Suppose you have a dataframe with the following values
Write code using Python Pandas to return the rows where the students favorite color is green or yellow and their grade is above 90.
Python Data Science Interview Strategies
Practice. The foremost easiest way to get better at Python data science interview questions is to do more practice problems. The more questions you practice and understand, the more strategies you'll figure out in faster time as you start to pattern match and group similar problems together.
Clarify Upfront. What packages or libraries are you allowed to use? Do you have to build an algorithm from scratch? What's the most optimal runtime that they're looking for? Ask questions to understand the scope of the problem first to get a sense of where to start.
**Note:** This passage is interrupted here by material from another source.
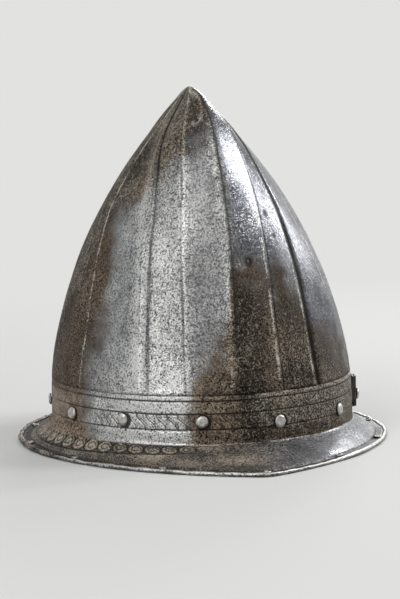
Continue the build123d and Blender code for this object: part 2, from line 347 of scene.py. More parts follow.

The worst thing you could do is not clarify their expectations from the get go!
Solve a simple problem first. This allows you get an early win and build on the larger scope of the problem. Additionally if you have a solution but you know it's not the most efficient, write it out first anyway to get something on paper and then work backwards to try to find the most optimal one.
Think out loud and communicate. Talk about what you're doing and why. This helps with both your thought process and their understanding of what you're doing. That way you can make sure both you and the interviewer are both on the same page.
Admit if you don't know. If you don't know different Python methods, types, and other concepts, it looks bad to the interviewer. Rather, just mention that you forgot and make an assumption so that the interviewer understands where you're coming from. If you're wrong, they will most likely correct you.
Slow down. Don't jump in headfirst and expect to do well. Take your time to think about the problem and solve like how you would when you're practicing. Remember that you most likely will have plenty of time to solve the problem.